[ClusterLabs] Is fencing really a must for Postgres failover?

Mon Feb 11 10:00:25 EST 2019

On Mon, 11 Feb 2019 12:34:44 +0100
Maciej S <internet at swierki.com> wrote:

> I was wondering if anyone can give a plain answer if fencing is really
> needed in case there are no shared resources being used (as far as I define
> shared resource).
> 
> We want to use PAF or other Postgres (with replicated data files on the
> local drives) 

I'm not sure to understand. Are you talking of PostgreSQL internal replication
or FS replication? What do you mean by "on local dirves"?

> failover agent together with Corosync, Pacemaker and virtual
> IP resource and I am wondering if there is a need for fencing (which is
> very close bind to an infrastructure) if a Pacemaker is already controlling
> resources state. I know that in failover case there might be a need to add
> functionality to recover master that entered dirty shutdown state (eg. in
> case of power outage), but I can't see any case where fencing is really
> necessary. Am I wrong?
> 
> I was looking for a strict answer but I couldn't find one...

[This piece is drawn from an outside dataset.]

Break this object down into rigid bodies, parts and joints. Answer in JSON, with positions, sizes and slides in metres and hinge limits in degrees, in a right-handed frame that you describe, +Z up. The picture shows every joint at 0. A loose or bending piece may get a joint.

You need fencing for various reasons:

* with default config, Pacemaker will refuse to promote a new primary if
  the state of current primary is unknown. Fencing is solving this
* a non-responsible primary doesn't imply the primary failed. Before
  failing over, the cluster must be able to define the state of the
  resource/node by itself: this is fencing.
* your service is not secured after a failover if you leave a rogue node in an
  inconsistant state alive. What if the node comes back to activity after
  some freezing time with all its leaving services? IP and PgSQL up? Maybe
  Pacemaker will detect it, but 1) it might takes some time (interval) 2)
  action taken might be the opposite of what you want and triggers another
  unavailability if service must move again
* split brain is usually much worst than a simple service outage.
* I would recommend NOT auto-failing back a node. This is another layer of high
  complexity with additional failures scenario. If a pgsql or node went wrong,
  a human needs to understand why before getting it back on feet.

Good luck.